[PATCH 1/2] fork: add clone6

From: Christian Brauner
Date: Sun May 26 2019 - 06:31:58 EST


This adds the clone6 system call.

As mentioned several times already (cf. [7], [8]) here's the promised
patchset for clone6().

We recently merged the CLONE_PIDFD patchset (cf. [1]). It took the last
free flag from clone().

Independent of the CLONE_PIDFD patchset a time namespace has been discussed
at Linux Plumber Conference last year and has been sent out and reviewed
(cf. [5]). It is expected that it will go upstream in the not too distant
future. However, it relies on the addition of the CLONE_NEWTIME flag to
clone(). The only other good candidate - CLONE_DETACHED - is currently not
recycable as we have identified at least two large or widely used codebases
that currently pass this flag (cf. [2], [3], and [4]). Given that we
grabbed the last clone() flag we effectively blocked the time namespace
patchset. It just seems right that we unblock it again.
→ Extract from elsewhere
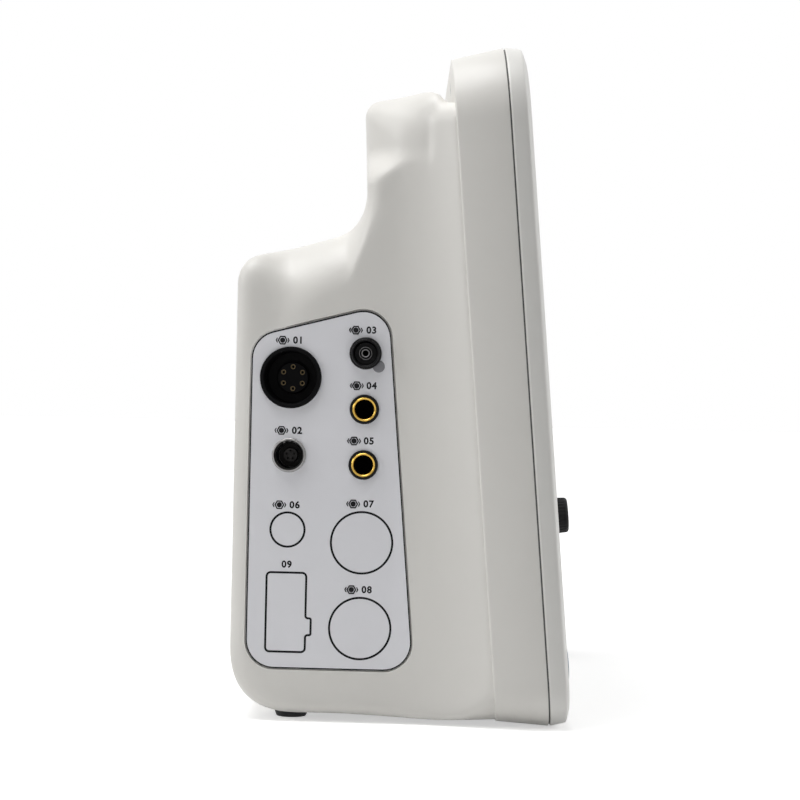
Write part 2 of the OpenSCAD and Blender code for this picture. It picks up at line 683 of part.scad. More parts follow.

The idea is to keep clone6() very simple and close to the original clone(),
specifically, to keep on supporting old clone()-based workloads.
We know there have been various creative proposals how a new process
creation syscall or even api is supposed to look like. Some people even
going so far as to argue that the traditional fork()+exec() split should be
abandoned in favor of an in-kernel version of spawn(). Independent of
whether or not we personally think spawn() is a good idea this patchset has
and does not want to have anything to do with this.
One stance we take is that there's no real good alternative to
clone()+exec() and we need and want to support this model going forward
independent of spawn().
The following requirements guided us for clone6():
- bump the number of available flags as much as possible while ensuring
that all flag arguments are passed in registers so they remain easily
accessible for seccomp.
- move non-flag arguments that are currently passed as separate arguments
in clone() into a dedicated struct
- choose a struct layout that is easy to handle on 32 and on 64 bit
- choose a struct layout that is extensible
- give new flags that currently need to abuse another flag's dedicated
return argument in clone() their own dedicated return argument
(e.g. CLONE_PIDFD)
- ease of transition for userspace from clone() to clone6()
- do not try to be clever or complex: keep clone6() as dumb as possible

What we came up with is clone6() which has the following signature:

struct clone6_args {
__s32 pidfd;
__aligned_u64 parent_tidptr;
__aligned_u64 child_tidptr;
__aligned_u64 stack;
__aligned_u64 stack_size;
__aligned_u64 tls;
};

long sys_clone6(struct clone6_args __user *uargs,
unsigned int flags1,
unsigned int flags2,
unsigned int flags3,
unsigned int flags4,
unsigned int flags5);

clone6() cleanly supports all of the supported flags from clone() in
flags1, i.e. flags1 is full and all legacy workloads are supported with
clone6().
With clone6() we have 160 flag values in total which - even for a feature
heavy syscall like clone - should hold quite a while. If they are really
all taken at some point we can simply bite the bullet and start adding
additional flag arguments into struct clone6 itself.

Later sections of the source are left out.